Task directions -> Your task is to return, exactly, the run of lines starting at the line holding "outer, inner = outlines()" and ending at the line holding "obj.parent = None", both ends included and no other lines.

Data entries ->
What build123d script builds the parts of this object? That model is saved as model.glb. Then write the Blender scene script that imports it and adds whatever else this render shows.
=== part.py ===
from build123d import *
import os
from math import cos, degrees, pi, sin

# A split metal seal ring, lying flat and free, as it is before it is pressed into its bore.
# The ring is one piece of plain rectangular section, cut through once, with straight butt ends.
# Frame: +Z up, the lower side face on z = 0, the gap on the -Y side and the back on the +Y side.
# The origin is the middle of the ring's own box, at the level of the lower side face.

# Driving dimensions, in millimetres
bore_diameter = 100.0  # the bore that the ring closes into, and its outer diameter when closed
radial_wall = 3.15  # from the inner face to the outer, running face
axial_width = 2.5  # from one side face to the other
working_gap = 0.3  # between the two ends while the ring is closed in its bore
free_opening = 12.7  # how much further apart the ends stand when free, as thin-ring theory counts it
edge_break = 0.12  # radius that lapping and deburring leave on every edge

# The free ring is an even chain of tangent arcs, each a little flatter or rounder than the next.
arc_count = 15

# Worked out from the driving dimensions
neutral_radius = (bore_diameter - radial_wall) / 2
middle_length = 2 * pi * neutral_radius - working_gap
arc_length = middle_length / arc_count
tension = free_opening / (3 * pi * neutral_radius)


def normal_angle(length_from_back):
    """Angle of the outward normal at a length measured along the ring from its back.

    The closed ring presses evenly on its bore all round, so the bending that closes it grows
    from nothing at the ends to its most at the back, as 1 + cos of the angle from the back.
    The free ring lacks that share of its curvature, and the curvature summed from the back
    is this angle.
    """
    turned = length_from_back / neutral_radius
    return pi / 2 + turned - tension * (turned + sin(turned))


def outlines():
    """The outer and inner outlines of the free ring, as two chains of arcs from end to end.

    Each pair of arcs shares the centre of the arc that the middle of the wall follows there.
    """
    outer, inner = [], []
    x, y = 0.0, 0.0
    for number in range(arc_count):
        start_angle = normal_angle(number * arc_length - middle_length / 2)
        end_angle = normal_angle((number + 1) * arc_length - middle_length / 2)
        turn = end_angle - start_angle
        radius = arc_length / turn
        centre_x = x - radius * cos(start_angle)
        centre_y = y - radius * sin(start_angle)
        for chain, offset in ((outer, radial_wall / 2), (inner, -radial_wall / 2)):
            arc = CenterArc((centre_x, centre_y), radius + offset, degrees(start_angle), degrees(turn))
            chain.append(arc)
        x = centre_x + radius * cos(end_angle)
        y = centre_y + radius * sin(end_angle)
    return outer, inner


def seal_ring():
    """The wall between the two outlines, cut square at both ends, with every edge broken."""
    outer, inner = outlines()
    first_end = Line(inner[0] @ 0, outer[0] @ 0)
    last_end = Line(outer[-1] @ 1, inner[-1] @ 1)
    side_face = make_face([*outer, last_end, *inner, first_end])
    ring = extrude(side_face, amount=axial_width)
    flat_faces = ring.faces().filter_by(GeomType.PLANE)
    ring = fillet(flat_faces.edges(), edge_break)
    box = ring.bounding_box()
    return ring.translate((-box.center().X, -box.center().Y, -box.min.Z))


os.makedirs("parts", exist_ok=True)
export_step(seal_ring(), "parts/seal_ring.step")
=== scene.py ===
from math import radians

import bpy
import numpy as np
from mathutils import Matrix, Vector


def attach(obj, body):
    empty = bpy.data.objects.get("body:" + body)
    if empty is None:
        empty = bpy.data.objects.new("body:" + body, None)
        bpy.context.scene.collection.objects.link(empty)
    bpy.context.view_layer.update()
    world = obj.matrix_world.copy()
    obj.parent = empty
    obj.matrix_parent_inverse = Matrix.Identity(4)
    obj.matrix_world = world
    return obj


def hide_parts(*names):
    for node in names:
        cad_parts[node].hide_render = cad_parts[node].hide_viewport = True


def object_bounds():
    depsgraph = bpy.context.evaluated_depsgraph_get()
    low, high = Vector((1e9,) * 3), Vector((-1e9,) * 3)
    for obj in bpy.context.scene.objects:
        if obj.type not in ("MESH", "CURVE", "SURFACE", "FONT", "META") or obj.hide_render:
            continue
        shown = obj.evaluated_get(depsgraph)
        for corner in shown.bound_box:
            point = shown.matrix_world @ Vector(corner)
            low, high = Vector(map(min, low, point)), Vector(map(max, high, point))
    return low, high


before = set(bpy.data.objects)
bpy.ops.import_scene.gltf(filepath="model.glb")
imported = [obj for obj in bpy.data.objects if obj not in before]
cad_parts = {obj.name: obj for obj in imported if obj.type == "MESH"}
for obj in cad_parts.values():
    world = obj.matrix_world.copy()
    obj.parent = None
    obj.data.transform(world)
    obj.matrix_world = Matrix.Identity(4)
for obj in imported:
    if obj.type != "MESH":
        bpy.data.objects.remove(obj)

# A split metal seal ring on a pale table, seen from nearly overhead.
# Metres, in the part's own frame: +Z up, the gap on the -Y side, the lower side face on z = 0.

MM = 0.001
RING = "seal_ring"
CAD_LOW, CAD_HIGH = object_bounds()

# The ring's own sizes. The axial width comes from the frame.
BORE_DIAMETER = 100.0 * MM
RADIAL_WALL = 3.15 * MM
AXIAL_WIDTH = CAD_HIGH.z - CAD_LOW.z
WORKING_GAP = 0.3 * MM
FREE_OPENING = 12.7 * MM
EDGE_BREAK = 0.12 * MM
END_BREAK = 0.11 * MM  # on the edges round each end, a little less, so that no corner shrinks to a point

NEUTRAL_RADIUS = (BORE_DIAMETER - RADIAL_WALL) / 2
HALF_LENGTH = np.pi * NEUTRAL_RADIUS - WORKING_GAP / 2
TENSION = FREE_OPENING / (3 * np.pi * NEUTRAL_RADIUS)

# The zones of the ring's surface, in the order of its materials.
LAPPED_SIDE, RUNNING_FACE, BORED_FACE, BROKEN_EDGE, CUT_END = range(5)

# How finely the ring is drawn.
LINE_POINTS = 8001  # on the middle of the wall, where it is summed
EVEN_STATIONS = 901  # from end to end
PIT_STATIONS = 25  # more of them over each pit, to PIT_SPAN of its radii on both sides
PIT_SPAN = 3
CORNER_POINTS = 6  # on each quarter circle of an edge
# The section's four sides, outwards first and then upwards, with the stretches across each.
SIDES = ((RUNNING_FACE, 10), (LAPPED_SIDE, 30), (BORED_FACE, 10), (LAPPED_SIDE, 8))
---
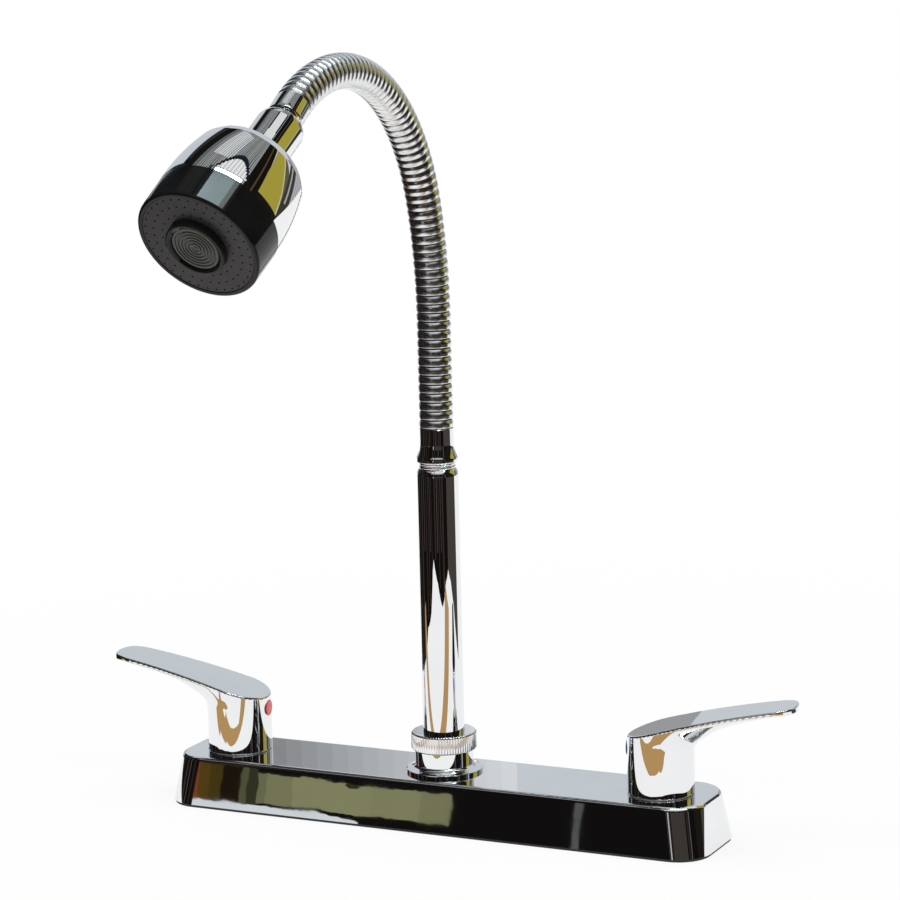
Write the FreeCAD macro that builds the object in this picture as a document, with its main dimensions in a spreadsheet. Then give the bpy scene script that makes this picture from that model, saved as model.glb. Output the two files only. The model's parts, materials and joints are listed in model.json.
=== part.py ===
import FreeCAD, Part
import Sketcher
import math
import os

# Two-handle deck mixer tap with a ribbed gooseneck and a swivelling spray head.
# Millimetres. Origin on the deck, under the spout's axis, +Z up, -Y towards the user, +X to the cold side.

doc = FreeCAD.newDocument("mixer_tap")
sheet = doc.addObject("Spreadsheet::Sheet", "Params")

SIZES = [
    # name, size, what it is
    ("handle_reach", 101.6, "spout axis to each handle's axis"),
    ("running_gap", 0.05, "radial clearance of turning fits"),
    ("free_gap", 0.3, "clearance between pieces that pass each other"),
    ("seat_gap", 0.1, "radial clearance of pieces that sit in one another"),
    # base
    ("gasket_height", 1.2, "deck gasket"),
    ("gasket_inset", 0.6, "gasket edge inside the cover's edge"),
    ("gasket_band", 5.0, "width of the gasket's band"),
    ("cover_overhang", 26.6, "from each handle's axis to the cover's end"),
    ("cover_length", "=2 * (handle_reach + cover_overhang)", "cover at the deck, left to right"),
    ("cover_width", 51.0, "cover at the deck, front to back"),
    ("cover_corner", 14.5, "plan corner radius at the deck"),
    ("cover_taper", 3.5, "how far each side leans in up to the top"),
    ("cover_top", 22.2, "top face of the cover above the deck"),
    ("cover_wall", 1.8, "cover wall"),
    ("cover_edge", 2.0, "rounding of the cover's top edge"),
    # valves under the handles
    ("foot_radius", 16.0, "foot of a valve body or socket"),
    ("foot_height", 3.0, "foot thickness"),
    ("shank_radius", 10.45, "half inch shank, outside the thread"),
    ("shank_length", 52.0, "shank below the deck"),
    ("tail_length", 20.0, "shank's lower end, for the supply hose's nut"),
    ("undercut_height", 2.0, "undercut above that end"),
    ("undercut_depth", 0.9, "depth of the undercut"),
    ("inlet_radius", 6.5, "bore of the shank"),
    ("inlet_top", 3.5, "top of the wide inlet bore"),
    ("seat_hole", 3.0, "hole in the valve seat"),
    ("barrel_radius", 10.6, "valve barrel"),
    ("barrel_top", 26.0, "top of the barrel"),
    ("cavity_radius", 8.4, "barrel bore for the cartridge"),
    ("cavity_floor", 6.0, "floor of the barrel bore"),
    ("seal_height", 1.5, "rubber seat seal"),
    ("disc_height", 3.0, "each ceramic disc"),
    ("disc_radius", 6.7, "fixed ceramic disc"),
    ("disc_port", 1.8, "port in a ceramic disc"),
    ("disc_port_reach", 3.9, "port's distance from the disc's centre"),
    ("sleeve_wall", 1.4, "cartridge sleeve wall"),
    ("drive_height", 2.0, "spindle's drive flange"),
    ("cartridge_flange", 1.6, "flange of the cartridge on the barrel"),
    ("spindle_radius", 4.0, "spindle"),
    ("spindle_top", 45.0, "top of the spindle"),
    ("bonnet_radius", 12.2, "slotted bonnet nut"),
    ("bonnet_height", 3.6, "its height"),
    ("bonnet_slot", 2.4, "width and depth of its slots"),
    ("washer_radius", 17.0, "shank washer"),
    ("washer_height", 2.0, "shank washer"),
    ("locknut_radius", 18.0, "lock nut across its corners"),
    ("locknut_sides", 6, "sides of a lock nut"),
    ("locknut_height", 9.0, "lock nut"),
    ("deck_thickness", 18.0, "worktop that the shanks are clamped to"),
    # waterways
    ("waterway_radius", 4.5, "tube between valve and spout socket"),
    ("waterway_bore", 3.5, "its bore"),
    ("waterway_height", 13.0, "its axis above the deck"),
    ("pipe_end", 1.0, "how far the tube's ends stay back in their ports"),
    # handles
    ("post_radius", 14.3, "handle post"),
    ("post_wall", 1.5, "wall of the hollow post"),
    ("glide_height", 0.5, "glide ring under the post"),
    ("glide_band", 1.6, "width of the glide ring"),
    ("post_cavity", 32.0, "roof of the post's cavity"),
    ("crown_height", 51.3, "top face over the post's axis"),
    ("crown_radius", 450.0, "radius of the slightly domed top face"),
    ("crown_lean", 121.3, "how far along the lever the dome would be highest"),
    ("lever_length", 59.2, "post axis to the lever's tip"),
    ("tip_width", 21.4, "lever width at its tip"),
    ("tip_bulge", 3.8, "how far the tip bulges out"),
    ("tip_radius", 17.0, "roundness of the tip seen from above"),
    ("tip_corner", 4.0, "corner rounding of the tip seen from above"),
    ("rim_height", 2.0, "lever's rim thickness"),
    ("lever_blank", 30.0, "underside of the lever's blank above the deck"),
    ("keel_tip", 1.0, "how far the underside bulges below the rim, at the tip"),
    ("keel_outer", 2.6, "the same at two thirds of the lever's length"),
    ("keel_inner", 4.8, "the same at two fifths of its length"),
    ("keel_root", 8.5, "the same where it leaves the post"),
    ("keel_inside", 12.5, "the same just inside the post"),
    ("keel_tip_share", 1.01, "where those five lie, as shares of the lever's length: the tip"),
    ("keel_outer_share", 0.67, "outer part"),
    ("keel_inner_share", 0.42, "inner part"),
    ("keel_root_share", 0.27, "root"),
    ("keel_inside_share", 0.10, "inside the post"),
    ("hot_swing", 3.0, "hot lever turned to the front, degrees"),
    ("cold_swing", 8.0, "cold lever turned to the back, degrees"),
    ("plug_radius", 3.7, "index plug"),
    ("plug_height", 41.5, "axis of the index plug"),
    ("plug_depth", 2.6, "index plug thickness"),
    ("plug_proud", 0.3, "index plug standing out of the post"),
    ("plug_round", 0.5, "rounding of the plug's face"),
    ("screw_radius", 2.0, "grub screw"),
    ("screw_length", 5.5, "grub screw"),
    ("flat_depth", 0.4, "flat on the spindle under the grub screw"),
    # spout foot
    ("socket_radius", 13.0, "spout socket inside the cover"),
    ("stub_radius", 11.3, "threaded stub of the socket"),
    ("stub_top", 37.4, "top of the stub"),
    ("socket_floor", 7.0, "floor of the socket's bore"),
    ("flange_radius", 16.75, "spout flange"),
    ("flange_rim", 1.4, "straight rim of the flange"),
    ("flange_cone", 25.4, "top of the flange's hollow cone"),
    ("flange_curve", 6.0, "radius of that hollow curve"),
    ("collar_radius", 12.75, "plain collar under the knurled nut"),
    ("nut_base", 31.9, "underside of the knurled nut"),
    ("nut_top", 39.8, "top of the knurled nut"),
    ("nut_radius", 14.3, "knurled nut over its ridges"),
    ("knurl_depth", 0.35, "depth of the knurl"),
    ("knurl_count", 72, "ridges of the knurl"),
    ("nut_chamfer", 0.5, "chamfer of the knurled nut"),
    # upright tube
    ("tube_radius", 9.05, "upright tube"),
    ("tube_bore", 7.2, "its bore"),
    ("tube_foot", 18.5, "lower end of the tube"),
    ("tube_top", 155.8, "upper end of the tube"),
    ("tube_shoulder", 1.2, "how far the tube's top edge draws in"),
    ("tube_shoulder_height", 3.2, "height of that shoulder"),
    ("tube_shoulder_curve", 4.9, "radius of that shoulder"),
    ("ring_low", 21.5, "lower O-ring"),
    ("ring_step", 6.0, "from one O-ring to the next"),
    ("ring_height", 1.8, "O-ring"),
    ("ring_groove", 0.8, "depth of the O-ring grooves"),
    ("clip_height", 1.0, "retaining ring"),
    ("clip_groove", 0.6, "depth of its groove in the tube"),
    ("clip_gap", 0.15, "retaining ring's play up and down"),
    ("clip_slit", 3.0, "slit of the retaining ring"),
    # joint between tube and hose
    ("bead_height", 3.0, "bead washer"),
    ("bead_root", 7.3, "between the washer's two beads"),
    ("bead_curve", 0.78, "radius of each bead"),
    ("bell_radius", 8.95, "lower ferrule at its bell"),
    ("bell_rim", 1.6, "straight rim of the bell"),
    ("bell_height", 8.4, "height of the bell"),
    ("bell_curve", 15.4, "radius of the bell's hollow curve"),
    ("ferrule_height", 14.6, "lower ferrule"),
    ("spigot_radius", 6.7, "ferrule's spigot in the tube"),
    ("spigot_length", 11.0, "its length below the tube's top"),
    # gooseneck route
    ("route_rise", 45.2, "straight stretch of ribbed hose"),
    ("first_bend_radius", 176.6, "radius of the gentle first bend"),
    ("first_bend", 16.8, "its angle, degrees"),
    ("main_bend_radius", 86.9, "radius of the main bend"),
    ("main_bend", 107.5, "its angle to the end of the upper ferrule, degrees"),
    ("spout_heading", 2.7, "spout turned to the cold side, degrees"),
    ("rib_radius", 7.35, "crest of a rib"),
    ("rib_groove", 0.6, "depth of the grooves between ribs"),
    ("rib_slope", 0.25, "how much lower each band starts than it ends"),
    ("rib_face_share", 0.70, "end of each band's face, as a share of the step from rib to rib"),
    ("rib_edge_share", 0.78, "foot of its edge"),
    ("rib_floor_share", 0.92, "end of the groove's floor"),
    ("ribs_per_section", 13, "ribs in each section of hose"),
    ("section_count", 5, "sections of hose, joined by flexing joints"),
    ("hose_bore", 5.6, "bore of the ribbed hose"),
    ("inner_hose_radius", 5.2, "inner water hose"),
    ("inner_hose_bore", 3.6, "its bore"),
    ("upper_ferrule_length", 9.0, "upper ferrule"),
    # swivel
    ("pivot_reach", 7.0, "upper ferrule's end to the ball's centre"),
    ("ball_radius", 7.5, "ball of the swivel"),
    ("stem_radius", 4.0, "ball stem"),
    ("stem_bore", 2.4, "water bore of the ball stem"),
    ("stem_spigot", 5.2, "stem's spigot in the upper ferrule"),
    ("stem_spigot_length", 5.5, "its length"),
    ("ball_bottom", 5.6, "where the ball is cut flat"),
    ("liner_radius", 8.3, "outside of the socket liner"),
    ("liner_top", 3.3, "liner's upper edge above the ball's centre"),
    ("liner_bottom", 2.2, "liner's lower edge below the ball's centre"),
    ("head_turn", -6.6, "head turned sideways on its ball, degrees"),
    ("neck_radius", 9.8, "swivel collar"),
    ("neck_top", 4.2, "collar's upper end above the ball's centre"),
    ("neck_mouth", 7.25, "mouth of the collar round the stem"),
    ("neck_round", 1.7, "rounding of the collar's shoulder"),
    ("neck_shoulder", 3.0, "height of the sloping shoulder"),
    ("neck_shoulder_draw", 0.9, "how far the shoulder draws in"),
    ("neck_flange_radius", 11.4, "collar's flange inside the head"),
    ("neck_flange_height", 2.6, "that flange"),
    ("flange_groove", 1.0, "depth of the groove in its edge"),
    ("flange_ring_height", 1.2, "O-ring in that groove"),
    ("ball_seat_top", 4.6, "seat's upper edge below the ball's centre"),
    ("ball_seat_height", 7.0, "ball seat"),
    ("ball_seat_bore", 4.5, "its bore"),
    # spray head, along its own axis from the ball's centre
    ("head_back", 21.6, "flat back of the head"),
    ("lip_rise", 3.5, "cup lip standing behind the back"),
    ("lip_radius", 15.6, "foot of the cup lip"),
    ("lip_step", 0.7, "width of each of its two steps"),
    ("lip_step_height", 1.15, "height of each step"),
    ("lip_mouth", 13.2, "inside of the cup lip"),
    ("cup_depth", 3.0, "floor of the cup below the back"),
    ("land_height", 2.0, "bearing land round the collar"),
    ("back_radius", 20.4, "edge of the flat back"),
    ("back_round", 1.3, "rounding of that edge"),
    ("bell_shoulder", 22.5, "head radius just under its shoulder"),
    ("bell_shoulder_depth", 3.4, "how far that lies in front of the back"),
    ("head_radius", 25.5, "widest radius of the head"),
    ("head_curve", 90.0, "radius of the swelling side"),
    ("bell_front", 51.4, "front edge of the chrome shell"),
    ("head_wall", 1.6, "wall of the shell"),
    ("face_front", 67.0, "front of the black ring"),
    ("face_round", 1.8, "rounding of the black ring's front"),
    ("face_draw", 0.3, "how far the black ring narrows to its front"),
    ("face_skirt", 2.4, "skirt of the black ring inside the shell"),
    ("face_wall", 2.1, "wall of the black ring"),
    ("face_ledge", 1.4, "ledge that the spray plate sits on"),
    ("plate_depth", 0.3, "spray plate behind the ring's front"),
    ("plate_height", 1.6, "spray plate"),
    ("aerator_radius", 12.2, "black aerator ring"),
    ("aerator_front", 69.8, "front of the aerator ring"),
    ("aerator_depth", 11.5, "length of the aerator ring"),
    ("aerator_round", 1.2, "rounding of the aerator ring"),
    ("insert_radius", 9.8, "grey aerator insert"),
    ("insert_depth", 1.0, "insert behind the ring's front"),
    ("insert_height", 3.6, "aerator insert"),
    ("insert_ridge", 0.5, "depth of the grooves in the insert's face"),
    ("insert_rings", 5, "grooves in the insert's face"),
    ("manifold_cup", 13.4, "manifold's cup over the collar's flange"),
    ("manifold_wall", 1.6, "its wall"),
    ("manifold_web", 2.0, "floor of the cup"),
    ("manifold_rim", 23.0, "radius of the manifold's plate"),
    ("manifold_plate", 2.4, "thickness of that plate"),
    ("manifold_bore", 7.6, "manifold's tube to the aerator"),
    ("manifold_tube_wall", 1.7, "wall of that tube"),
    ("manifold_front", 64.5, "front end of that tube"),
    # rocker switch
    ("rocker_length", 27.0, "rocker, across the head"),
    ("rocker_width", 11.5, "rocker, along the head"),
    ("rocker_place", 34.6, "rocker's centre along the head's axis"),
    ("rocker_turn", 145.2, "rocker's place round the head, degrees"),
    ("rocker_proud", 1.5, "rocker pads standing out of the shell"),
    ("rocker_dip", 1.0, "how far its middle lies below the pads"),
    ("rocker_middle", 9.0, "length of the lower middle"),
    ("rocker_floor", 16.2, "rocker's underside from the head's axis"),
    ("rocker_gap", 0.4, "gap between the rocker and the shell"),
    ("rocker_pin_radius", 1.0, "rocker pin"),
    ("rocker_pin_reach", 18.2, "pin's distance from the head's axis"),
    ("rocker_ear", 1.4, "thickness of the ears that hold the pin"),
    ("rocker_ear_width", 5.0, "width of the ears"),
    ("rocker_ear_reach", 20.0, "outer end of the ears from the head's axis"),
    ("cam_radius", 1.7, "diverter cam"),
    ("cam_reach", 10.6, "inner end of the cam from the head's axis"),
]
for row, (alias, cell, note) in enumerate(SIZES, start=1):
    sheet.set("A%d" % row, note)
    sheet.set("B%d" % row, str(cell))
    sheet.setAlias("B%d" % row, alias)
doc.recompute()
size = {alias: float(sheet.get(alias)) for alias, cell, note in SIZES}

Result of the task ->
    outer, inner = outlines()
    first_end = Line(inner[0] @ 0, outer[0] @ 0)
    last_end = Line(outer[-1] @ 1, inner[-1] @ 1)
    side_face = make_face([*outer, last_end, *inner, first_end])
    ring = extrude(side_face, amount=axial_width)
    flat_faces = ring.faces().filter_by(GeomType.PLANE)
    ring = fillet(flat_faces.edges(), edge_break)
    box = ring.bounding_box()
    return ring.translate((-box.center().X, -box.center().Y, -box.min.Z))


os.makedirs("parts", exist_ok=True)
export_step(seal_ring(), "parts/seal_ring.step")
=== scene.py ===
from math import radians

import bpy
import numpy as np
from mathutils import Matrix, Vector


def attach(obj, body):
    empty = bpy.data.objects.get("body:" + body)
    if empty is None:
        empty = bpy.data.objects.new("body:" + body, None)
        bpy.context.scene.collection.objects.link(empty)
    bpy.context.view_layer.update()
    world = obj.matrix_world.copy()
    obj.parent = empty
    obj.matrix_parent_inverse = Matrix.Identity(4)
    obj.matrix_world = world
    return obj


def hide_parts(*names):
    for node in names:
        cad_parts[node].hide_render = cad_parts[node].hide_viewport = True


def object_bounds():
    depsgraph = bpy.context.evaluated_depsgraph_get()
    low, high = Vector((1e9,) * 3), Vector((-1e9,) * 3)
    for obj in bpy.context.scene.objects:
        if obj.type not in ("MESH", "CURVE", "SURFACE", "FONT", "META") or obj.hide_render:
            continue
        shown = obj.evaluated_get(depsgraph)
        for corner in shown.bound_box:
            point = shown.matrix_world @ Vector(corner)
            low, high = Vector(map(min, low, point)), Vector(map(max, high, point))
    return low, high


before = set(bpy.data.objects)
bpy.ops.import_scene.gltf(filepath="model.glb")
imported = [obj for obj in bpy.data.objects if obj not in before]
cad_parts = {obj.name: obj for obj in imported if obj.type == "MESH"}
for obj in cad_parts.values():
    world = obj.matrix_world.copy()
    obj.parent = None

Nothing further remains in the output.